→ **PROMPT**
Begin with the line that contains "Turn this picture" and end with the line that contains "import numpy as np": copy that span of lines exactly, and nothing outside it.

→ **SOURCE DATA**
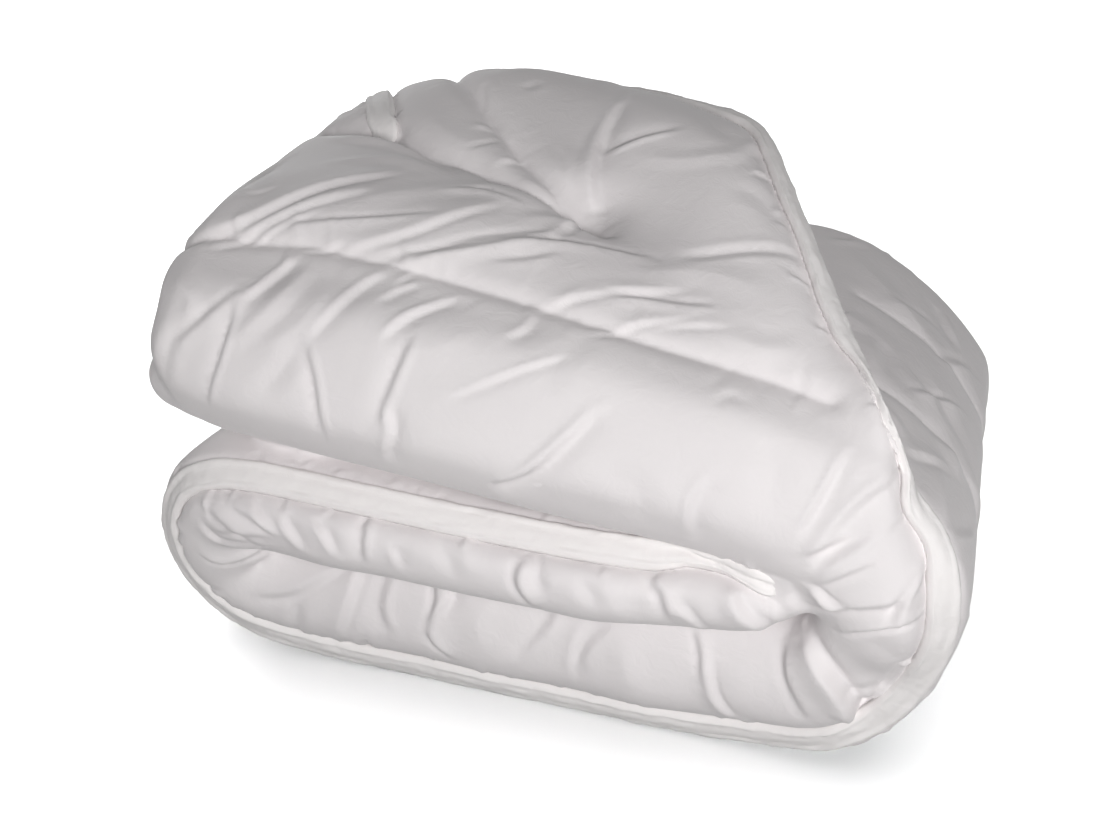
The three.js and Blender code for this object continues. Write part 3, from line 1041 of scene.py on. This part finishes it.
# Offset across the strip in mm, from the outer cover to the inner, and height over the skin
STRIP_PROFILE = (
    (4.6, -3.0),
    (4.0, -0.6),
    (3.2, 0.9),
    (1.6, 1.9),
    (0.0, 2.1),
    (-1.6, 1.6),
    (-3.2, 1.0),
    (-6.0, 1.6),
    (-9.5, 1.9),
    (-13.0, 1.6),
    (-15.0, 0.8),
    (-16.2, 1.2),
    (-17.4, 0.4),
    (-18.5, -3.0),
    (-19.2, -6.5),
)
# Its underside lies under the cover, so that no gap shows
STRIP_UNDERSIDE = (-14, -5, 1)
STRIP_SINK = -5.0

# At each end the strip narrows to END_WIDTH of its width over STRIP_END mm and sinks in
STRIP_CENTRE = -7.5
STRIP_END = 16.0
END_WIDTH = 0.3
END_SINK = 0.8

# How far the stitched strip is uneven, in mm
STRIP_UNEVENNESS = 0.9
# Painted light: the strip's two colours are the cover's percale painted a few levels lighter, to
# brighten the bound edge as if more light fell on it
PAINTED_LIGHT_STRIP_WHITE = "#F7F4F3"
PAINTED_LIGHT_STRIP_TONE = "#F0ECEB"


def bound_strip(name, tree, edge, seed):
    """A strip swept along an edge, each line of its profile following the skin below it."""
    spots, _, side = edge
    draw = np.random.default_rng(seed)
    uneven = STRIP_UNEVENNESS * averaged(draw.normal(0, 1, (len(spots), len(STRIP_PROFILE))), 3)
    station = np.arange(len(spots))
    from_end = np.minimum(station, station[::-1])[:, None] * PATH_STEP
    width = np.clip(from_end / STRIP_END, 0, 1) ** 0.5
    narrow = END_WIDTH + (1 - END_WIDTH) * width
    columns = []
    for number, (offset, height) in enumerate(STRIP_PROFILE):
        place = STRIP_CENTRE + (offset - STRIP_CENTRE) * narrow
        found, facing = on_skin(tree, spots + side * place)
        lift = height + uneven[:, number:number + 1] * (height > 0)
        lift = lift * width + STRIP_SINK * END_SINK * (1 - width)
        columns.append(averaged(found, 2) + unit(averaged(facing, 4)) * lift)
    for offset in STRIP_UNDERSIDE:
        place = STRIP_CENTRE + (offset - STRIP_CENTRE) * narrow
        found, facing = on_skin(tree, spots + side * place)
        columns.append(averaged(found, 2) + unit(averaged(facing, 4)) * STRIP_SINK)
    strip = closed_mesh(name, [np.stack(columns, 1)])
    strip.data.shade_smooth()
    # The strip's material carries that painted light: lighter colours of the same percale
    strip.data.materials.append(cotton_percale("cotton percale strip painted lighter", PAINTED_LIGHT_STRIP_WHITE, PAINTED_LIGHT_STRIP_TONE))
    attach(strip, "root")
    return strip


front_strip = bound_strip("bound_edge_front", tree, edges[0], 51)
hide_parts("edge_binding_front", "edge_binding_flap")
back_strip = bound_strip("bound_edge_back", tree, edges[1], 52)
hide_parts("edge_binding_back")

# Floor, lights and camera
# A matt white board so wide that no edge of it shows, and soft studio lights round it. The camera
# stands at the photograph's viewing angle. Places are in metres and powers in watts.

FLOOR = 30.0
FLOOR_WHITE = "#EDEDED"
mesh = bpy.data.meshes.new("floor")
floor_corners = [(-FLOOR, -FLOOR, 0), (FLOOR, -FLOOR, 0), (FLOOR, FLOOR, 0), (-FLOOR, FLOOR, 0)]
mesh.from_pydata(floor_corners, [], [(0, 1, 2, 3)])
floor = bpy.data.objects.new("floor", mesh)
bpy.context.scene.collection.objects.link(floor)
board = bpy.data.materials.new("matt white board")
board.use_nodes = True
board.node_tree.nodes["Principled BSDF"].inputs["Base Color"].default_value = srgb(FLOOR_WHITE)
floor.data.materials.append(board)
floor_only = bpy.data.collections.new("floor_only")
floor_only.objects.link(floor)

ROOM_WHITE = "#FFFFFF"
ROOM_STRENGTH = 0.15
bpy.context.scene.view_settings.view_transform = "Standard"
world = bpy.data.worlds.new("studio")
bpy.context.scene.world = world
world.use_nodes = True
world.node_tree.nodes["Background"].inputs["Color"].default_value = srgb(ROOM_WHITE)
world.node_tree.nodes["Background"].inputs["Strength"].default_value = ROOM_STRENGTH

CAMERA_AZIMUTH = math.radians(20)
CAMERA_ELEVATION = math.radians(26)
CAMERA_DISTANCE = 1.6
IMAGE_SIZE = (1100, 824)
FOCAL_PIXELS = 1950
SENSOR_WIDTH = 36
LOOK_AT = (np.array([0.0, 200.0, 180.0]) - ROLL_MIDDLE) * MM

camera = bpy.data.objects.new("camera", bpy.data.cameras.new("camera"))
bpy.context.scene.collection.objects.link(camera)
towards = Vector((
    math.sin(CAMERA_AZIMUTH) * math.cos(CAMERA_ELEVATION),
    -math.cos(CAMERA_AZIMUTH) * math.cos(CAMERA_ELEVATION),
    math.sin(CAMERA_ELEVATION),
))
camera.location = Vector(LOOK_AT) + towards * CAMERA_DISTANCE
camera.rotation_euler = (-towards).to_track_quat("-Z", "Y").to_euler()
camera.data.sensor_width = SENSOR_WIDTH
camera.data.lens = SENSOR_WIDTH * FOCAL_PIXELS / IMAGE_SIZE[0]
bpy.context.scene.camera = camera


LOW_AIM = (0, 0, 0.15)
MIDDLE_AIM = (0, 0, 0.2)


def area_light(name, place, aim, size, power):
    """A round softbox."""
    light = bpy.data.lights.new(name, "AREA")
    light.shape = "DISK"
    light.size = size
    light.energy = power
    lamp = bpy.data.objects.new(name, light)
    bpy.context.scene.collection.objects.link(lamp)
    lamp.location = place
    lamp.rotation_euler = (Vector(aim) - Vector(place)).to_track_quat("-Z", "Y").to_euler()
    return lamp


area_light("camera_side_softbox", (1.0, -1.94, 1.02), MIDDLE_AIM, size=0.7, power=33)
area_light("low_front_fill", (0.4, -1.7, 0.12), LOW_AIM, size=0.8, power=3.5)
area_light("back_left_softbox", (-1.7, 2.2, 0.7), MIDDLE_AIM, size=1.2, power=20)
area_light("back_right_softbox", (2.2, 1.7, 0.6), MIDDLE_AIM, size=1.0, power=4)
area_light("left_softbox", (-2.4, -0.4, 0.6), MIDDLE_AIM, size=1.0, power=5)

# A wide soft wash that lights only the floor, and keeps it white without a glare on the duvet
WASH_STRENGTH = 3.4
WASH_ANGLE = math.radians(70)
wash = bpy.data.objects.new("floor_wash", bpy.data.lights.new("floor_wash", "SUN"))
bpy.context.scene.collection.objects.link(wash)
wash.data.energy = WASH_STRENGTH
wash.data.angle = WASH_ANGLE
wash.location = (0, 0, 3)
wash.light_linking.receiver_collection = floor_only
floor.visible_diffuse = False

==

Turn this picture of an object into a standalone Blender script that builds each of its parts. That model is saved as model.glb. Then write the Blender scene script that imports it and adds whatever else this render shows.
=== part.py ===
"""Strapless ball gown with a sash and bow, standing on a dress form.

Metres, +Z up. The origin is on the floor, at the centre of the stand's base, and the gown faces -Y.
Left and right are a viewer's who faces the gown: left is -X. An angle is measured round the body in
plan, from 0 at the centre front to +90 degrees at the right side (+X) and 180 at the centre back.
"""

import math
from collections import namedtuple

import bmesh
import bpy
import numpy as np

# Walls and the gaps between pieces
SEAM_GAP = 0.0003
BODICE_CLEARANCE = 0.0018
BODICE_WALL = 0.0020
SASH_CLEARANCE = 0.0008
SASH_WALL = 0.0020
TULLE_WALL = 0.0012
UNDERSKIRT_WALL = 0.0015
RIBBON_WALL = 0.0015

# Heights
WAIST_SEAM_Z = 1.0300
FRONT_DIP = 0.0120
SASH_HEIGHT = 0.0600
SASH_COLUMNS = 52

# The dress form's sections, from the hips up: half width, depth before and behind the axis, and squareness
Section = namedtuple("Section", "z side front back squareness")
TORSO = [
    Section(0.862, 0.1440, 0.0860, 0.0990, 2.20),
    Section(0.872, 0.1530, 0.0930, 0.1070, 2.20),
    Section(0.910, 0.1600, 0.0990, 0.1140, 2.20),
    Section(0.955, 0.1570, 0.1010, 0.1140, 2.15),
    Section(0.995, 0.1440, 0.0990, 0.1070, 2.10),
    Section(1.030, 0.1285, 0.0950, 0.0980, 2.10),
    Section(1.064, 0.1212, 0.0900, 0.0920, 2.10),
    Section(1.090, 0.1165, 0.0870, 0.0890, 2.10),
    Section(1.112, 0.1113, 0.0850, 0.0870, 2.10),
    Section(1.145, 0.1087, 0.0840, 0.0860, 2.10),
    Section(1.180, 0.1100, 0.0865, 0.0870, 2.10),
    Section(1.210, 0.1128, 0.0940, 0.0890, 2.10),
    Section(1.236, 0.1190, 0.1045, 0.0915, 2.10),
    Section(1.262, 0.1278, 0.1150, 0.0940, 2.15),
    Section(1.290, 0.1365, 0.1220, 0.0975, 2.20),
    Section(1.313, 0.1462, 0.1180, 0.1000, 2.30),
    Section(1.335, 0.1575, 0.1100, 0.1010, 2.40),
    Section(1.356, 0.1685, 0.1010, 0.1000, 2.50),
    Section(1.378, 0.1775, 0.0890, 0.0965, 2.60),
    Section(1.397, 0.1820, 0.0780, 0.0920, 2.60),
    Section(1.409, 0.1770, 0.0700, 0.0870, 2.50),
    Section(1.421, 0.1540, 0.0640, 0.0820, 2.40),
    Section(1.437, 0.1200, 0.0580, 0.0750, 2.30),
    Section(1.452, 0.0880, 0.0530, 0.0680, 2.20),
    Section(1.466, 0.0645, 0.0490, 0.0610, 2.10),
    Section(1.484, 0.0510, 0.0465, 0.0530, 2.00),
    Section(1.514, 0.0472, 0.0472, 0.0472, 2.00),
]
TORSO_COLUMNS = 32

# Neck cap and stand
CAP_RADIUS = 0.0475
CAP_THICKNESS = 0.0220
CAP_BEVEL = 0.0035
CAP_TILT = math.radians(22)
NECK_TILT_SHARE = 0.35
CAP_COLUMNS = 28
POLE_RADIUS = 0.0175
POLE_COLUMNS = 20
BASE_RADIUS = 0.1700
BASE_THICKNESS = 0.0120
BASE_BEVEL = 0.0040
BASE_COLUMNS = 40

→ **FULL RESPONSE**
Turn this picture of an object into a standalone Blender script that builds each of its parts. That model is saved as model.glb. Then write the Blender scene script that imports it and adds whatever else this render shows.
=== part.py ===
"""Strapless ball gown with a sash and bow, standing on a dress form.

Metres, +Z up. The origin is on the floor, at the centre of the stand's base, and the gown faces -Y.
Left and right are a viewer's who faces the gown: left is -X. An angle is measured round the body in
plan, from 0 at the centre front to +90 degrees at the right side (+X) and 180 at the centre back.
"""

import math
from collections import namedtuple

import bmesh
import bpy
import numpy as np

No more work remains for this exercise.